Russian noble (1783–1856)

Catherine Herbert, Countess of Pembroke and Montgomery (born Yekaterina Semyonovna Vorontsova; Екатерина Семёновна Воронцова; 24 October 1783 – 27 March 1856) was a Russian noblewoman who married the 11th Earl of Pembroke.

==Early life==
She was born in Saint Petersburg, the daughter of Ekaterina Alekseevna Seniavina and Count Semyon Vorontsov (sometimes spelt Woronzow), the Russian Ambassador in Britain from 1785 to 1806. She was the only sister of Prince Mikhail Vorontsov, Viceroy of New Russia and Caucasus.
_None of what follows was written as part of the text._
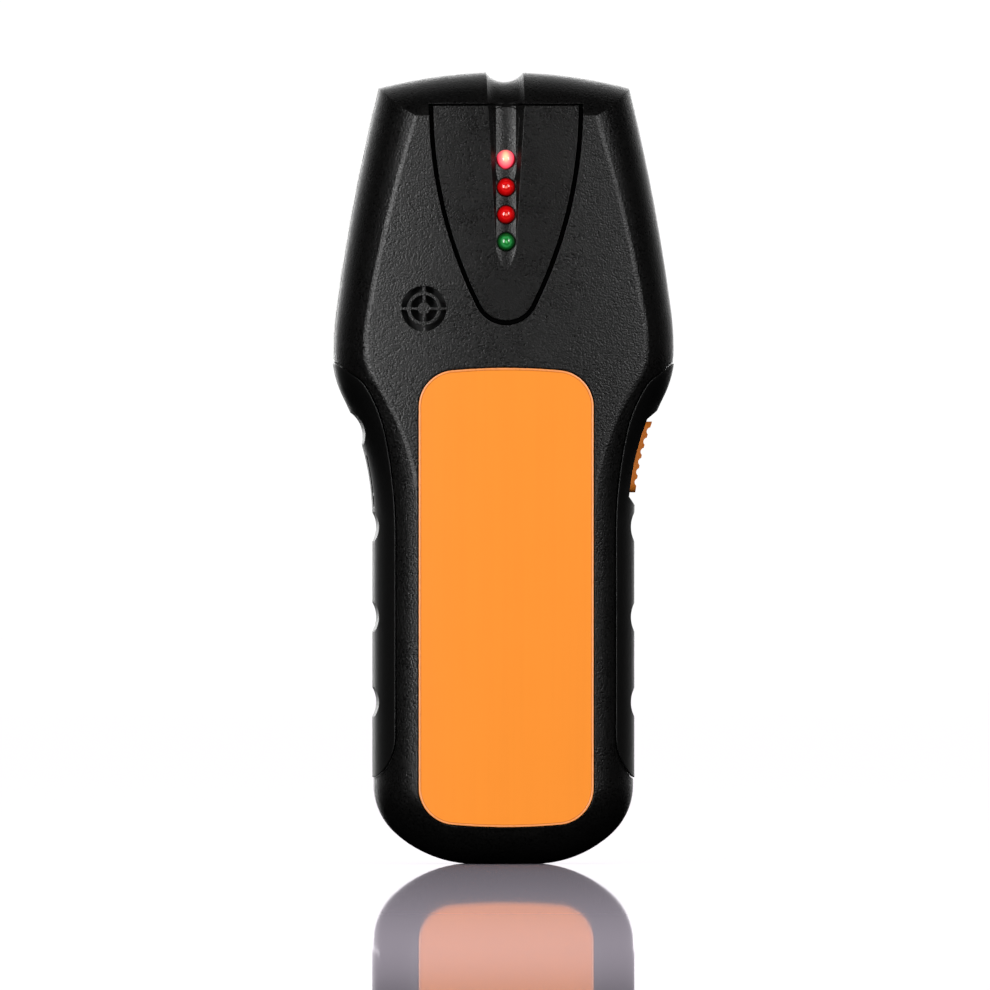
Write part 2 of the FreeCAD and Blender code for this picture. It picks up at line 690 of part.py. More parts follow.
def chip_legs(x, z, width, length, pitch):
    front = BOARD_Y[0]
    count = int(length / pitch)
    first = z - (count - 1) * pitch / 2
    legs = []
    for side in (-1, 1):
        inner = x + side * width / 2
        outer = inner + side * 1.1
        for number in range(count):
            level = first + number * pitch
            legs.append(block(min(inner, outer), max(inner, outer), front - 0.25, front,
                              level - 0.2, level + 0.2))
    return legs




def chip_pins():
    legs = []
    for x, z, width, length, height in CHIPS.values():
        legs += chip_legs(x, z, width, length, CHIP_PITCH)
    return legs


def trimmers():
    """Two square trimming potentiometers with slotted discs."""
    front = BOARD_Y[0]
    pots = []
    for x in (12.5, 20.5):
        z = 114.0
        case = block(x - 3.3, x + 3.3, front - 4.2, front, z - 3.3, z + 3.3)
        disc = rod(2.0, x, z, front - 4.8, front - 4.2)
        slot = block(x - 1.6, x + 1.6, front - 4.8, front - 4.4, z - 0.3, z + 0.3)
        pots.append(case.fuse(disc).cut(slot))
    return pots


def capacitor(x, z):
    front = BOARD_Y[0]
    can = rod(2.5, x, z, front - 6.5, front)
    return round_edges(can, 0.5, lambda edge: edge.BoundBox.YMax < front - 6.4)


def smd_parts():
    """Small resistors and capacitors in two rows."""
    front = BOARD_Y[0]
    parts = []
    for row, x in enumerate((-12.5, -9.5, 13.0, 16.0)):
        for number in range(5):
            z = 97.0 + number * 2.2 if row < 2 else 94.0 + number * 2.2
            parts.append(block(x - 1.0, x + 1.0, front - 0.55, front, z - 0.6, z + 0.6))
    return parts


# ---- battery --------------------------------------------------------------------------------
def battery_box():
    width, depth, height = BATTERY
    y1 = BATTERY_BACK
    return -width / 2, width / 2, y1 - depth, y1, BATTERY_BASE, BATTERY_BASE + height


def battery_jacket():
    x0, x1, y0, y1, z0, z1 = battery_box()
    case = rounded_block(x0, x1, y0, y1, z0, z1, 2.2, V(0, 0, 1))
    hollow = rounded_block(x0 + 0.4, x1 - 0.4, y0 + 0.4, y1 - 0.4, z0 + 0.4, z1, 1.8, V(0, 0, 1))
    return case.cut(hollow)


def battery_cells():
    """Six flat cells stacked inside the jacket."""
    x0, x1, y0, y1, z0, z1 = battery_box()
    margin = 0.45
    top = z1 - 1.6
    pitch = (top - z0 - margin) / 6
    cells = []
    for number in range(6):
        base = z0 + margin + number * pitch
        cells.append(rounded_block(x0 + margin, x1 - margin, y0 + margin, y1 - margin,
                                   base, base + pitch - 0.3, 2.0, V(0, 0, 1)))
    return cells


def battery_end():
    x0, x1, y0, y1, z0, z1 = battery_box()
    return rounded_block(x0 + 0.42, x1 - 0.42, y0 + 0.42, y1 - 0.42, z1 - 1.5, z1 - 0.2, 2.0, V(0, 0, 1))


def upright(radius, x, y, z0, z1):
    return Part.makeCylinder(radius, z1 - z0, V(x, y, z0), V(0, 0, 1))




def battery_middle():
    return BATTERY_BACK - BATTERY[1] / 2


def battery_positive():
    top = BATTERY_BASE + BATTERY[2] - 0.2
    y = battery_middle()
    stud = upright(2.9, -TERMINAL_X, y, top, top + 1.8)
    return stud.fuse(upright(3.1, -TERMINAL_X, y, top + 1.2, top + 1.8))


def battery_negative():
    """The hexagonal socket contact."""
    top = BATTERY_BASE + BATTERY[2] - 0.2
    y = battery_middle()
    turns = [math.radians(60 * k) for k in range(7)]
    corners = [V(TERMINAL_X + 4.0 * math.cos(turn), y + 4.0 * math.sin(turn), top)
               for turn in turns]
    socket = Part.Face(Part.makePolygon(corners)).extrude(V(0, 0, 1.9))
    return socket.cut(upright(3.0, TERMINAL_X, y, top + 0.5, top + 3))


def snap_cap():
    base = BATTERY_BASE + BATTERY[2] + 2.1
    y = battery_middle()
    cap = rounded_block(-12.8, 12.8, y - 6.2, y + 6.2, base, base + 2.4, 3.0, V(0, 0, 1))
    return round_edges(cap, 0.6, lambda edge: edge.BoundBox.ZMin > base + 2.3)


def snap_contacts():
    """The cap's own socket and stud, which face the battery's stud and socket."""
    base = BATTERY_BASE + BATTERY[2] + 2.1
    y = battery_middle()
    socket = upright(4.2, -TERMINAL_X, y, base - 1.6, base)
    socket = socket.cut(upright(3.2, -TERMINAL_X, y, base - 1.6, base - 0.4))
    stud = upright(2.7, TERMINAL_X, y, base - 1.4, base)
    return [socket, stud]


def battery_lead(x):
    """A lead that rises from the snap cap and turns forward onto the board."""
    radius = 0.6
    bend = 4.2
    y = 3.6
    start = V(x, y, BATTERY_BASE + BATTERY[2] + 4.5)
    corner_z = 76.0
    before = V(x, y, corner_z - bend)
    after = V(x, y - bend, corner_z)
    middle = V(x, y - bend + bend * math.cos(math.pi / 4), corner_z - bend + bend * math.sin(math.pi / 4))
    end = V(x, BOARD_Y[1], corner_z)
    path = Part.Wire([Part.makeLine(start, before), Part.Arc(before, middle, after).toShape(),
                      Part.makeLine(after, end)])
    section = Part.Wire(Part.makeCircle(radius, start, V(0, 0, 1)))
    return path.makePipeShell([section], True, True)


def battery_door():
    low, high = DOOR_Z
    inner = BACK - DOOR_THICK
    plate = rounded_block(-DOOR_HALF, DOOR_HALF, inner, BACK, low, high, 1.8, V(0, 1, 0))
    axis_y = BACK - HINGE_RADIUS
    knuckles = [bar(HINGE_RADIUS, axis_y, low, x - 2.5, x + 2.5) for x in (-10.0, 10.0)]
    edge = block(-DOOR_HALF, DOOR_HALF, inner, BACK, low - 1, low + 0.4)
    fingers = [rod(9.0, 0, high + 5.4, BACK - 0.5, BACK + 1)]
    ribs = [block(-6.0, 6.0, BACK - 0.3, BACK + 1, high - 6.4 - step, high - 5.9 - step)
            for step in (0, 1.6, 3.2)]
    plate = plate.cut(edge)
    for tool in fingers + ribs:
        plate = plate.cut(tool)
    return joined([plate] + [joined([k, block(k.BoundBox.XMin, k.BoundBox.XMax, inner, BACK, low, low + 0.5)])
                             for k in knuckles])


def door_foam():
    return rounded_block(-9.0, 9.0, BATTERY_BACK + 0.1, BACK - DOOR_THICK, 24.0, 48.0, 1.5, V(0, 1, 0))


# ---- fasteners ------------------------------------------------------------------------------
def screw(x, z, head_y, way, head_radius, shank_radius, length):
    """A pan-head screw along Y with a cross recess; way is +1 where the head faces the back."""
    tip = head_y - way * length
    shank = rod(shank_radius, x, z, min(head_y, tip), max(head_y, tip))
    top = head_y + way * head_radius * 0.7
    head = rod(head_radius, x, z, min(head_y, top), max(head_y, top))
    outer = top
    head = round_edges(head, head_radius * 0.3,
                       lambda edge: (abs(edge.BoundBox.YMin - outer) < 0.01
                                     and abs(edge.BoundBox.YMax - outer) < 0.01))
    deep = top - way * head_radius * 0.5
    low, high = sorted((top + way, deep))
    arm = head_radius * 0.6
    thin = head_radius * 0.13
    cross = block(x - arm, x + arm, low, high, z - thin, z + thin)
    cross = cross.fuse(block(x - thin, x + thin, low, high, z - arm, z + arm))
    return shank.fuse(head).cut(cross)


def case_screws():
    return [screw(x, z, BACK - 2.6, 1, 2.6, 1.15, 15.0) for x, z in HEAD_SCREWS + FOOT_SCREWS]


def board_screws():
    return [screw(x, z, BOARD_Y[1], 1, 1.7, 0.75, 5.5) for x, z in BOARD_SCREWS]


# ---- export ---------------------------------------------------------------------------------
def solids_of(shape):
    shapes = shape if isinstance(shape, list) else [shape]
    found = []
    for one in shapes:
        found += one.Solids
    return found


def write(name, shape):
    solids = solids_of(shape)
    whole = Part.Compound(solids) if len(solids) > 1 else solids[0]
    state = "" if all(solid.isValid() for solid in solids) else "  NOT VALID"
    print("%-20s %2d solid  %9.2f mm3%s" % (name, len(solids), whole.Volume, state))
    whole.exportStep("parts/" + name + ".step")


def main():
    os.makedirs("parts", exist_ok=True)
    left, right = grips()
    nodes = {
        "front_shell": front_shell(),
        "back_shell": back_shell(),
        "grip_left": left,
        "grip_right": right,
        "led_bezel": led_bezel(),
        "label_panel": label_panel(),
        "back_label": back_label(),
        "scan_button": scan_button(),
        "scan_switch_body": scan_switch_body(),
        "scan_switch_stem": scan_switch_stem(),
        "button_spring": button_spring(),
        "mode_knob": mode_knob(),
        "mode_switch_body": mode_switch_body(),
        "mode_switch_slider": mode_switch_slider(),
        "main_board": main_board(),
        "sensor_plates": sensor_plates(),
        "metal_coil": metal_coil(),
        "buzzer": buzzer(),
        "buzzer_gasket": buzzer_gasket(),
        "led_holder": led_holder(),
        "led_leads": led_leads(),
        "chip_pins": chip_pins(),
        "trimmers": trimmers(),
        "capacitor": capacitor(1.5, 112.5),
        "smd_parts": smd_parts(),
        "battery_jacket": battery_jacket(),
        "battery_cells": battery_cells(),
        "battery_end": battery_end(),
        "battery_positive": battery_positive(),
        "battery_negative": battery_negative(),
        "snap_cap": snap_cap(),
        "snap_contacts": snap_contacts(),
        "red_lead": battery_lead(-4.0),
        "black_lead": battery_lead(4.0),
        "battery_door": battery_door(),
        "door_foam": door_foam(),
        "case_screws": case_screws(),
        "board_screws": board_screws(),
    }
    for name, z in zip(("led_red_1", "led_red_2", "led_red_3", "led_green"), LAMP_Z):
        nodes[name] = lamp(z)
    for name, place in CHIPS.items():
        nodes[name] = chip(*place)
    for name, shape in nodes.items():
        write(name, shape)


main()
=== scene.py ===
import math

import bmesh
import bpy
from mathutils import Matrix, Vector


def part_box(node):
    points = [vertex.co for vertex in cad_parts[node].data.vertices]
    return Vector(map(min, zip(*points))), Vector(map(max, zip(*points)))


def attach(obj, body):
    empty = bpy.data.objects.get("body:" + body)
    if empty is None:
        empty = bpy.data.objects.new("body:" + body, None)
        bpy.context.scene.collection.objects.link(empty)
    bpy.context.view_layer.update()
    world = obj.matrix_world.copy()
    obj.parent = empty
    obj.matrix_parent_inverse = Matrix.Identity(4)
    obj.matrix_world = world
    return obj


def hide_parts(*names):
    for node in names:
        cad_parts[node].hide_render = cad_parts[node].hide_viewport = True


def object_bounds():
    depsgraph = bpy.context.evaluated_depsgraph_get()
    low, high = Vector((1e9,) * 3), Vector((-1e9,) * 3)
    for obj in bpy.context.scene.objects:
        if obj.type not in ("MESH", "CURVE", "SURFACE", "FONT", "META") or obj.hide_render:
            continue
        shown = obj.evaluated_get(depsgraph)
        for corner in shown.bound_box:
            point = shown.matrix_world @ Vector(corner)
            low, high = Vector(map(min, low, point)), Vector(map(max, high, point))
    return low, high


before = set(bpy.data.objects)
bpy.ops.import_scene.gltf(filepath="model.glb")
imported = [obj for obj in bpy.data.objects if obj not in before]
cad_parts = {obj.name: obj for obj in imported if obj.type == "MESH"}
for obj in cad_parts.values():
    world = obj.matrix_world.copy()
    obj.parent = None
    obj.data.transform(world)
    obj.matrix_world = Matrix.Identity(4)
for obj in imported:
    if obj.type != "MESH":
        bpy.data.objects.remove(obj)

cad_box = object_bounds()
MM = 0.001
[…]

She was a niece of Imperial Chancellor Alexander Vorontsov, Elizaveta Vorontsova and Princess Dashkova, a friend of Catherine the Great and a conspirator in the coup d'état that deposed Tsar Peter III and put his wife on the throne.

==Personal life==
In 1808, she married lieutenant general George Herbert, 11th Earl of Pembroke as his second wife and became Countess of Pembroke, the châtelaine of Wilton House, Wiltshire. From 1807 until his death in 1827, he served as Governor of Guernsey. Together, they were the parents of:

- Lady Elizabeth Herbert (1809–1858), who married Richard Meade, 3rd Earl of Clanwilliam, had issue.
- Sidney Herbert, 1st Baron Herbert of Lea (1810–1861), who married Mary Elizabeth Ashe à Court-Repington, had issue.
- Lady Mary Herbert (1813–1892), who married George Brudenell-Bruce, 2nd Marquess of Ailesbury, no issue.
- Lady Catherine Herbert (1814–1886), who married Alexander Murray, 6th Earl of Dunmore, had issue.
- Lady Georgiana Herbert (1817–1841), who married Henry Petty-Fitzmaurice, 4th Marquess of Lansdowne, no issue.
- Lady Emma Herbert (1819–1884), who married Thomas Vesey, 3rd Viscount de Vesci, had issue.

Lady Pembroke died on 27 March 1856. Upon her husband's death, the earldoms were inherited by his son from his first marriage, Robert Herbert, 12th Earl of Pembroke. On his death without legitimate issue in 1862, the titles passed to Catherine's grandson George Herbert, 13th Earl of Pembroke, and on his death in 1895 to his brother, Sidney Herbert, 14th Earl of Pembroke, whose descendants hold them to this day.